_Data lines_.
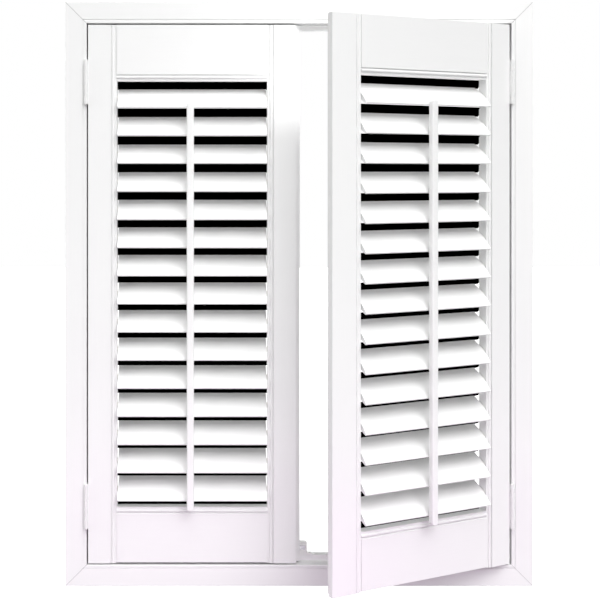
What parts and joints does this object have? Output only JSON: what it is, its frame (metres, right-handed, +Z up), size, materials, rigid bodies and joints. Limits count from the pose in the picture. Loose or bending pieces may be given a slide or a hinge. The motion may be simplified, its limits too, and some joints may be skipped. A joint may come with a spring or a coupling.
{
  "type": "louvred shutters",
  "caption": "Framed pair of hinged window shutters whose tilting louvres are joined by a front rod; one panel is shut and the other stands part open.",
  "frame": {"origin": "middle of the frame's bottom edge, on the plane where the back of the frame's flange lies on the wall", "axes": "+Z up, +X to the right across the frame, -Y towards the room; the frame's face and the shut panel's face lie 14 mm in front of the wall plane"},
  "size_m": [0.926, 0.2457, 1.157],
  "materials": {
    "frame_paint": "satin white paint on wood",
    "panel_paint": "satin white paint on wood",
    "louvre_paint": "satin white paint on wood",
    "rod_paint": "satin white paint on wood",
    "hinges": "white coated steel",
    "screws": "white coated steel",
    "wire": "bright drawn wire",
    "strike_steel": "zinc plated",
    "magnet": "zinc plated poles round a dark ferrite block",
    "catch_plastic": "moulded white",
    "nylon": "natural nylon",
    "key_nylon": "natural nylon"
  },
  "bodies": {
    "frame": {"frame_head": "frame_paint", "frame_sill": "frame_paint", "frame_left_jamb": "frame_paint", "frame_right_jamb": "frame_paint", "frame_corner_keys": "key_nylon", "head_stop": "frame_paint", "sill_stop": "frame_paint", "left_stop": "frame_paint", "right_stop": "frame_paint", "frame_hinge_leaves": "hinges", "hinge_pins": "hinges", "frame_screws": "screws", "catch_body": "catch_plastic", "catch_magnet": "magnet"},
    "left_panel": {"left_hinge_stile": "panel_paint", "left_meeting_stile": "panel_paint", "left_top_rail": "panel_paint", "left_bottom_rail": "panel_paint", "left_louvre_pins": "nylon", "left_hinge_leaves": "hinges", "left_panel_screws": "screws", "left_strike_plate": "strike_steel"},
    "right_panel": {"right_hinge_stile": "panel_paint", "right_meeting_stile": "panel_paint", "right_top_rail": "panel_paint", "right_bottom_rail": "panel_paint", "right_louvre_pins": "nylon", "right_hinge_leaves": "hinges", "right_panel_screws": "screws", "right_strike_plate": "strike_steel"},
    "left_louvre_01": {"left_louvre_01": "louvre_paint"},
    "left_louvre_02": {"left_louvre_02": "louvre_paint"},
    "left_louvre_03": {"left_louvre_03": "louvre_paint"},
    "left_louvre_04": {"left_louvre_04": "louvre_paint"},
    "left_louvre_05": {"left_louvre_05": "louvre_paint"},
    "left_louvre_06": {"left_louvre_06": "louvre_paint"},
    "left_louvre_07": {"left_louvre_07": "louvre_paint"},
    "left_louvre_08": {"left_louvre_08": "louvre_paint"},
    "left_louvre_09": {"left_louvre_09": "louvre_paint"},
    "left_louvre_10": {"left_louvre_10": "louvre_paint"},
    "left_louvre_11": {"left_louvre_11": "louvre_paint"},
    "left_louvre_12": {"left_louvre_12": "louvre_paint"},
    "left_louvre_13": {"left_louvre_13": "louvre_paint"},
    "left_louvre_14": {"left_louvre_14": "louvre_paint"},
    "left_louvre_15": {"left_louvre_15": "louvre_paint"},
    "left_rod": {"left_tilt_rod": "rod_paint", "left_rod_staples": "wire"},
    "right_louvre_01": {"right_louvre_01": "louvre_paint"},
    "right_louvre_02": {"right_louvre_02": "louvre_paint"},
    "right_louvre_03": {"right_louvre_03": "louvre_paint"},
    "right_louvre_04": {"right_louvre_04": "louvre_paint"},
    "right_louvre_05": {"right_louvre_05": "louvre_paint"},
    "right_louvre_06": {"right_louvre_06": "louvre_paint"},
    "right_louvre_07": {"right_louvre_07": "louvre_paint"},
    "right_louvre_08": {"right_louvre_08": "louvre_paint"},
    "right_louvre_09": {"right_louvre_09": "louvre_paint"},
    "right_louvre_10": {"right_louvre_10": "louvre_paint"},
    "right_louvre_11": {"right_louvre_11": "louvre_paint"},
    "right_louvre_12": {"right_louvre_12": "louvre_paint"},
    "right_louvre_13": {"right_louvre_13": "louvre_paint"},
    "right_louvre_14": {"right_louvre_14": "louvre_paint"},
    "right_louvre_15": {"right_louvre_15": "louvre_paint"},
    "right_rod": {"right_tilt_rod": "rod_paint", "right_rod_staples": "wire"}
  },
  "joints": [
    {"name": "left_panel_swing", "type": "hinge", "parent": "frame", "child": "left_panel", "pos_m": [-0.4217, -0.0185, 0.5785], "axis": [0, 0, -1], "range_deg": [0, 170]},
    {"name": "right_panel_swing", "type": "hinge", "parent": "frame", "child": "right_panel", "pos_m": [0.4217, -0.0185, 0.5785], "axis": [0, 0, 1], "range_deg": [-28, 142]},
    {"name": "left_louvre_01_tilt", "type": "hinge", "parent": "left_panel", "child": "left_louvre_01", "pos_m": [-0.21175, -0.0005, 0.967], "axis": [1, 0, 0], "range_deg": [-104, 32]},
    {"name": "left_louvre_02_tilt", "type": "hinge", "parent": "left_panel", "child": "left_louvre_02", "pos_m": [-0.21175, -0.0005, 0.9115], "axis": [1, 0, 0], "range_deg": [-104, 32]},
    {"name": "left_louvre_03_tilt", "type": "hinge", "parent": "left_panel", "child": "left_louvre_03", "pos_m": [-0.21175, -0.0005, 0.856], "axis": [1, 0, 0], "range_deg": [-104, 32]},
    {"name": "left_louvre_04_tilt", "type": "hinge", "parent": "left_panel", "child": "left_louvre_04", "pos_m": [-0.21175, -0.0005, 0.8005], "axis": [1, 0, 0], "range_deg": [-104, 32]},
    {"name": "left_louvre_05_tilt", "type": "hinge", "parent": "left_panel", "child": "left_louvre_05", "pos_m": [-0.21175, -0.0005, 0.745], "axis": [1, 0, 0], "range_deg": [-104, 32]},
    {"name": "left_louvre_06_tilt", "type": "hinge", "parent": "left_panel", "child": "left_louvre_06", "pos_m": [-0.21175, -0.0005, 0.6895], "axis": [1, 0, 0], "range_deg": [-104, 32]},
    {"name": "left_louvre_07_tilt", "type": "hinge", "parent": "left_panel", "child": "left_louvre_07", "pos_m": [-0.21175, -0.0005, 0.634], "axis": [1, 0, 0], "range_deg": [-104, 32]},
    {"name": "left_louvre_08_tilt", "type": "hinge", "parent": "left_panel", "child": "left_louvre_08", "pos_m": [-0.21175, -0.0005, 0.5785], "axis": [1, 0, 0], "range_deg": [-104, 32]},
    {"name": "left_louvre_09_tilt", "type": "hinge", "parent": "left_panel", "child": "left_louvre_09", "pos_m": [-0.21175, -0.0005, 0.523], "axis": [1, 0, 0], "range_deg": [-104, 32]},
    {"name": "left_louvre_10_tilt", "type": "hinge", "parent": "left_panel", "child": "left_louvre_10", "pos_m": [-0.21175, -0.0005, 0.4675], "axis": [1, 0, 0], "range_deg": [-104, 32]},
    {"name": "left_louvre_11_tilt", "type": "hinge", "parent": "left_panel", "child": "left_louvre_11", "pos_m": [-0.21175, -0.0005, 0.412], "axis": [1, 0, 0], "range_deg": [-104, 32]},
    {"name": "left_louvre_12_tilt", "type": "hinge", "parent": "left_panel", "child": "left_louvre_12", "pos_m": [-0.21175, -0.0005, 0.3565], "axis": [1, 0, 0], "range_deg": [-104, 32]},
    {"name": "left_louvre_13_tilt", "type": "hinge", "parent": "left_panel", "child": "left_louvre_13", "pos_m": [-0.21175, -0.0005, 0.301], "axis": [1, 0, 0], "range_deg": [-104, 32]},
    {"name": "left_louvre_14_tilt", "type": "hinge", "parent": "left_panel", "child": "left_louvre_14", "pos_m": [-0.21175, -0.0005, 0.2455], "axis": [1, 0, 0], "range_deg": [-104, 32]},
    {"name": "left_louvre_15_tilt", "type": "hinge", "parent": "left_panel", "child": "left_louvre_15", "pos_m": [-0.21175, -0.0005, 0.19], "axis": [1, 0, 0], "range_deg": [-104, 32]},
    {"name": "left_rod_pivot", "type": "hinge", "parent": "left_louvre_08", "child": "left_rod", "pos_m": [-0.21525, -0.0294, 0.55751], "axis": [1, 0, 0], "range_deg": [-32, 104]},
    {"name": "right_louvre_01_tilt", "type": "hinge", "parent": "right_panel", "child": "right_louvre_01", "pos_m": [0.22787, -0.10117, 0.967], "axis": [0.8829, 0.4695, 0], "range_deg": [-106, 30]},
    {"name": "right_louvre_02_tilt", "type": "hinge", "parent": "right_panel", "child": "right_louvre_02", "pos_m": [0.22787, -0.10117, 0.9115], "axis": [0.8829, 0.4695, 0], "range_deg": [-106, 30]},
    {"name": "right_louvre_03_tilt", "type": "hinge", "parent": "right_panel", "child": "right_louvre_03", "pos_m": [0.22787, -0.10117, 0.856], "axis": [0.8829, 0.4695, 0], "range_deg": [-106, 30]},
    {"name": "right_louvre_04_tilt", "type": "hinge", "parent": "right_panel", "child": "right_louvre_04", "pos_m": [0.22787, -0.10117, 0.8005], "axis": [0.8829, 0.4695, 0], "range_deg": [-106, 30]},
    {"name": "right_louvre_05_tilt", "type": "hinge", "parent": "right_panel", "child": "right_louvre_05", "pos_m": [0.22787, -0.10117, 0.745], "axis": [0.8829, 0.4695, 0], "range_deg": [-106, 30]},
    {"name": "right_louvre_06_tilt", "type": "hinge", "parent": "right_panel", "child": "right_louvre_06", "pos_m": [0.22787, -0.10117, 0.6895], "axis": [0.8829, 0.4695, 0], "range_deg": [-106, 30]},
    {"name": "right_louvre_07_tilt", "type": "hinge", "parent": "right_panel", "child": "right_louvre_07", "pos_m": [0.22787, -0.10117, 0.634], "axis": [0.8829, 0.4695, 0], "range_deg": [-106, 30]},
    {"name": "right_louvre_08_tilt", "type": "hinge", "parent": "right_panel", "child": "right_louvre_08", "pos_m": [0.22787, -0.10117, 0.5785], "axis": [0.8829, 0.4695, 0], "range_deg": [-106, 30]},
    {"name": "right_louvre_09_tilt", "type": "hinge", "parent": "right_panel", "child": "right_louvre_09", "pos_m": [0.22787, -0.10117, 0.523], "axis": [0.8829, 0.4695, 0], "range_deg": [-106, 30]},
    {"name": "right_louvre_10_tilt", "type": "hinge", "parent": "right_panel", "child": "right_louvre_10", "pos_m": [0.22787, -0.10117, 0.4675], "axis": [0.8829, 0.4695, 0], "range_deg": [-106, 30]},
    {"name": "right_louvre_11_tilt", "type": "hinge", "parent": "right_panel", "child": "right_louvre_11", "pos_m": [0.22787, -0.10117, 0.412], "axis": [0.8829, 0.4695, 0], "range_deg": [-106, 30]},
    {"name": "right_louvre_12_tilt", "type": "hinge", "parent": "right_panel", "child": "right_louvre_12", "pos_m": [0.22787, -0.10117, 0.3565], "axis": [0.8829, 0.4695, 0], "range_deg": [-106, 30]},
    {"name": "right_louvre_13_tilt", "type": "hinge", "parent": "right_panel", "child": "right_louvre_13", "pos_m": [0.22787, -0.10117, 0.301], "axis": [0.8829, 0.4695, 0], "range_deg": [-106, 30]},
    {"name": "right_louvre_14_tilt", "type": "hinge", "parent": "right_panel", "child": "right_louvre_14", "pos_m": [0.22787, -0.10117, 0.2455], "axis": [0.8829, 0.4695, 0], "range_deg": [-106, 30]},
    {"name": "right_louvre_15_tilt", "type": "hinge", "parent": "right_panel", "child": "right_louvre_15", "pos_m": [0.22787, -0.10117, 0.19], "axis": [0.8829, 0.4695, 0], "range_deg": [-106, 30]},
    {"name": "right_rod_pivot", "type": "hinge", "parent": "right_louvre_08", "child": "right_rod", "pos_m": [0.24153, -0.12579, 0.55651], "axis": [0.8829, 0.4695, 0], "range_deg": [-30, 106]}
  ],
  "couplings": [
    {"joint": "left_louvre_02_tilt", "follows": "left_louvre_01_tilt", "ratio": 1},
    {"joint": "left_louvre_03_tilt", "follows": "left_louvre_01_tilt", "ratio": 1},
    {"joint": "left_louvre_04_tilt", "follows": "left_louvre_01_tilt", "ratio": 1},
    {"joint": "left_louvre_05_tilt", "follows": "left_louvre_01_tilt", "ratio": 1},
    {"joint": "left_louvre_06_tilt", "follows": "left_louvre_01_tilt", "ratio": 1},
    {"joint": "left_louvre_07_tilt", "follows": "left_louvre_01_tilt", "ratio": 1},
    {"joint": "left_louvre_08_tilt", "follows": "left_louvre_01_tilt", "ratio": 1},
    {"joint": "left_louvre_09_tilt", "follows": "left_louvre_01_tilt", "ratio": 1},
    {"joint": "left_louvre_10_tilt", "follows": "left_louvre_01_tilt", "ratio": 1},
    {"joint": "left_louvre_11_tilt", "follows": "left_louvre_01_tilt", "ratio": 1},
    {"joint": "left_louvre_12_tilt", "follows": "left_louvre_01_tilt", "ratio": 1},
    {"joint": "left_louvre_13_tilt", "follows": "left_louvre_01_tilt", "ratio": 1},
    {"joint": "left_louvre_14_tilt", "follows": "left_louvre_01_tilt", "ratio": 1},
    {"joint": "left_louvre_15_tilt", "follows": "left_louvre_01_tilt", "ratio": 1},
    {"joint": "left_rod_pivot", "follows": "left_louvre_01_tilt", "ratio": -1},
    {"joint": "right_louvre_02_tilt", "follows": "right_louvre_01_tilt", "ratio": 1},
    {"joint": "right_louvre_03_tilt", "follows": "right_louvre_01_tilt", "ratio": 1},
    {"joint": "right_louvre_04_tilt", "follows": "right_louvre_01_tilt", "ratio": 1},
    {"joint": "right_louvre_05_tilt", "follows": "right_louvre_01_tilt", "ratio": 1},
    {"joint": "right_louvre_06_tilt", "follows": "right_louvre_01_tilt", "ratio": 1},
    {"joint": "right_louvre_07_tilt", "follows": "right_louvre_01_tilt", "ratio": 1},
    {"joint": "right_louvre_08_tilt", "follows": "right_louvre_01_tilt", "ratio": 1},
    {"joint": "right_louvre_09_tilt", "follows": "right_louvre_01_tilt", "ratio": 1},
    {"joint": "right_louvre_10_tilt", "follows": "right_louvre_01_tilt", "ratio": 1},
    {"joint": "right_louvre_11_tilt", "follows": "right_louvre_01_tilt", "ratio": 1},
    {"joint": "right_louvre_12_tilt", "follows": "right_louvre_01_tilt", "ratio": 1},
    {"joint": "right_louvre_13_tilt", "follows": "right_louvre_01_tilt", "ratio": 1},
    {"joint": "right_louvre_14_tilt", "follows": "right_louvre_01_tilt", "ratio": 1},
    {"joint": "right_louvre_15_tilt", "follows": "right_louvre_01_tilt", "ratio": 1},
    {"joint": "right_rod_pivot", "follows": "right_louvre_01_tilt", "ratio": -1}
  ]
}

_The task_. Take every line containing the word "bodies" and copy it.

_Task result_.
What parts and joints does this object have? Output only JSON: what it is, its frame (metres, right-handed, +Z up), size, materials, rigid bodies and joints. Limits count from the pose in the picture. Loose or bending pieces may be given a slide or a hinge. The motion may be simplified, its limits too, and some joints may be skipped. A joint may come with a spring or a coupling.
  "bodies": {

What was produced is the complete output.